Beyond Visual Field of View

Comparison with state-of-the-art

We start by comparing our models against competitive baselines of Average, Echo2Depth, RGB2Depth, VisualEchoes [38],and Materials [69] to estimate depth inside RGB FoV (90◦) in Table 1. We adopt same experimental setup as [38, 69]. When using echoes alone, our method of combining echoes received from different orientations performs better than Echo2Depth [38]3 with a large margin. With the presence of target orientation RGB image, our proposed approach achieves improvement of 15.0% (Replica) and 22.1% (Matterport3D) over VisualEchoes [38]. Furthermore, we observe that the method Materials [69] performs the best on Replica dataset while only attaining similar results as VisualEchoes [38] on Matterport3D. This may explain that the material cues brought from the pretrained material approach [9] has dominant impact for depth prediction on Replica. However, for large Matterport3D environment scene, its influence declines. Remarkably, our model achieves the state-of-the-art results on Matterport3D dataset, overwhelming Materials [69] around 18.2% on RMSE. It is worth noting that the Materials [69] model has 316.9M parameters in comparison to our 21.7M. In addition, we show qualitative visualizations of depth estimation in Fig. 4. More qualitative examples are presented in supplementary materials. These indicate our proposed methods better perceive the geometrical information.

Estimating depth maps beyond the visual field of view

We experiment our model in Fig. 2 (w/o and w/ echoes) for depth extension (FoV 120◦) using echoes and RGB of FoV ∈ {15◦, 30◦, 45◦, 60◦, 75◦, 90◦, 105◦, 120◦}. We observe from Fig. 5 that associating echoes outperforms the counterpart results (w/o echoes) over different FoV. Especially for Replica, the improvement gets smaller when increasing the RGB FoV. This indicates that the echoes serve as a strong spatial cue when goes to the region where RGB is not available. Thus, increasing the RGB FoV to apply to echoes does not bring large performance gain. Interestingly, when enlarging the RGB FoV for Matterport3D, the results of using echoes and RGB have relatively stable improvement than using RGB alone. This may because the Matterport3D contains large 3D environment scenes and the RGB image captures important geometric structure for large environment scenes.
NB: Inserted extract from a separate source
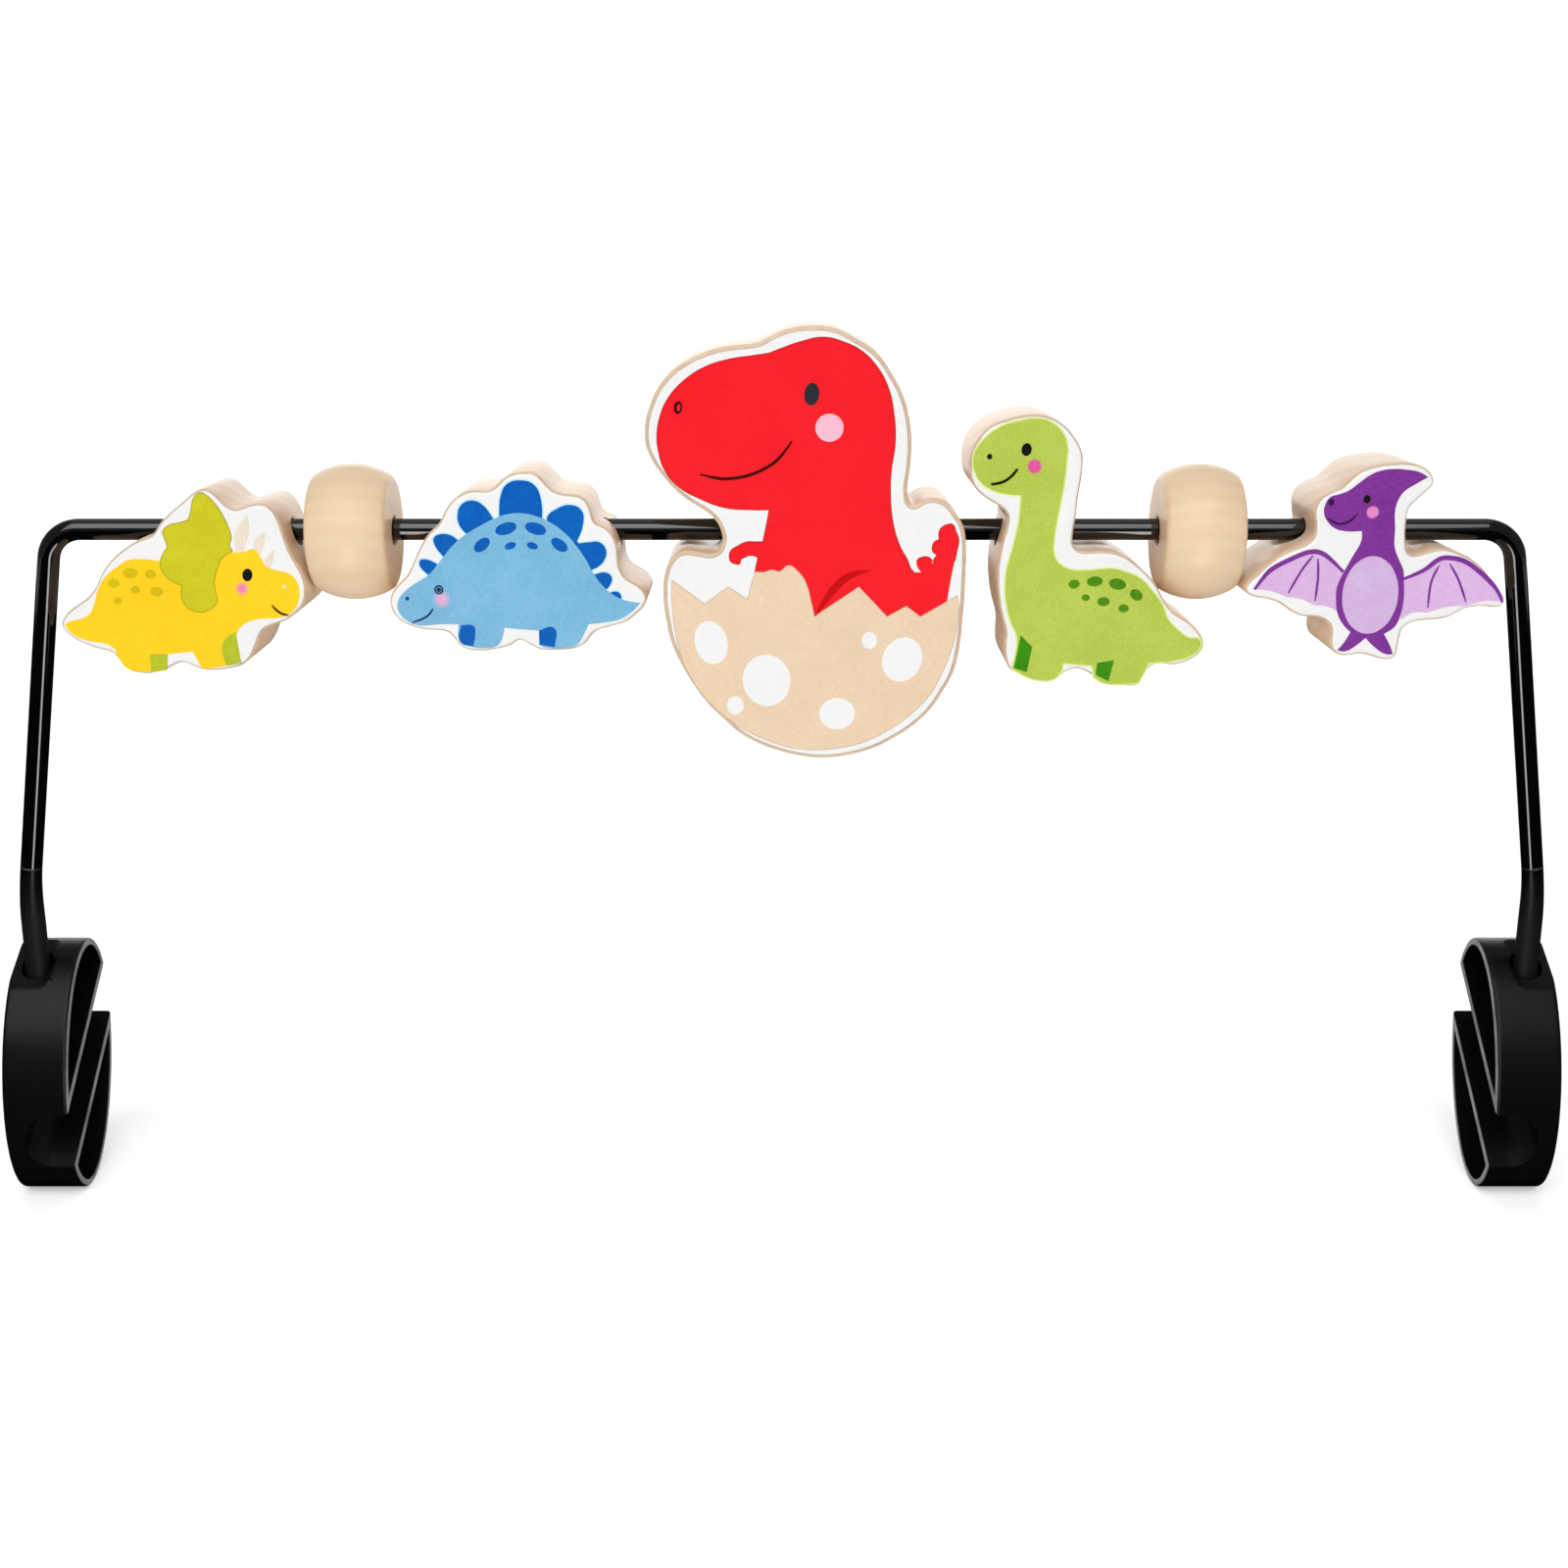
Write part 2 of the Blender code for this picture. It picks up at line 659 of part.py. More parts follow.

Extending depth prediction to complete unseen areas

It is a more challenging problem when there is no overlap between the input RGB and target depth. Fig. 6 visualizes depth prediction metrics of the sideways (“left” and “right”) and “back” when giving echoes and RGB image. The input RGB and predicted depth are of FoV 90◦. Using RGB image to infer depth of an unseen orientation may benefit from the similarity and extension of the visual surfaces. he visual similarity between the forward and backward is comparatively lower, thus it revels by the worse performance of the blue bar from “Back” depth prediction compared to the “Left” and “Right”. The model of using echoes alone (dashed black line) performs better than using RGB image (blue bars). We also experiment depth estimation of a target orientation by using the RGB images from three rest orientations. For instance, we use the RGB images from “Left”, “Right”, and “Back” sides to predict the front depth. Its result is shown as dashed green line in Fig. 6, which indicates investing additional cameras can bring performance gain but increase substantial computing complexity.

However, fusing echoes into one RGB image (red bars) attains superior improvements. For all the metrics, the red bar surpasses the blue bar, blank dashed line, and the green dashed line by a large margin. These reflect the efficacy of fusing echoes into RGB image for exploiting the geometrical information. Specifically, we observe that, after fusing echoes into RGB, the performance differences predicting for among “Left”, “Right”, and “Back” get smaller for all the metrics. This is interesting because it suggests that the echoes capture complementary spatial information for each orientation, which also shows echoes contain strong geometrical cues when we go outside of the RGB FoV.

Navigating Using Echoes and RGB

We introduce PointGoal echo navigation (Fig. 3) to directly use echoes to perceive the spatial cues of physical space for 3D navigation. The echo navigation network is composed of an echo encoder and action predictor. The echo encoder maps the binaural echoes into a vector. The action predictor processes the echo feature vector and GPS signal to predict agent actions. Moreover, we take advantage of audio-visual learning by fusing echoes to visual observations for better embodied 3D navigation.

Navigation Trajectories Visualization

Fig. 7 shows examples of navigation trajectories on top-down maps using echoes in comparison with using raw RGB and original depth image. PointGoal RGB agent moves back and forth (light blue path) and bumps into obstacles multiple times. In contrast, the echoes, especially for the highlighted regions (dash red circles), better sense the obstacles and efficiently avoid backtracking.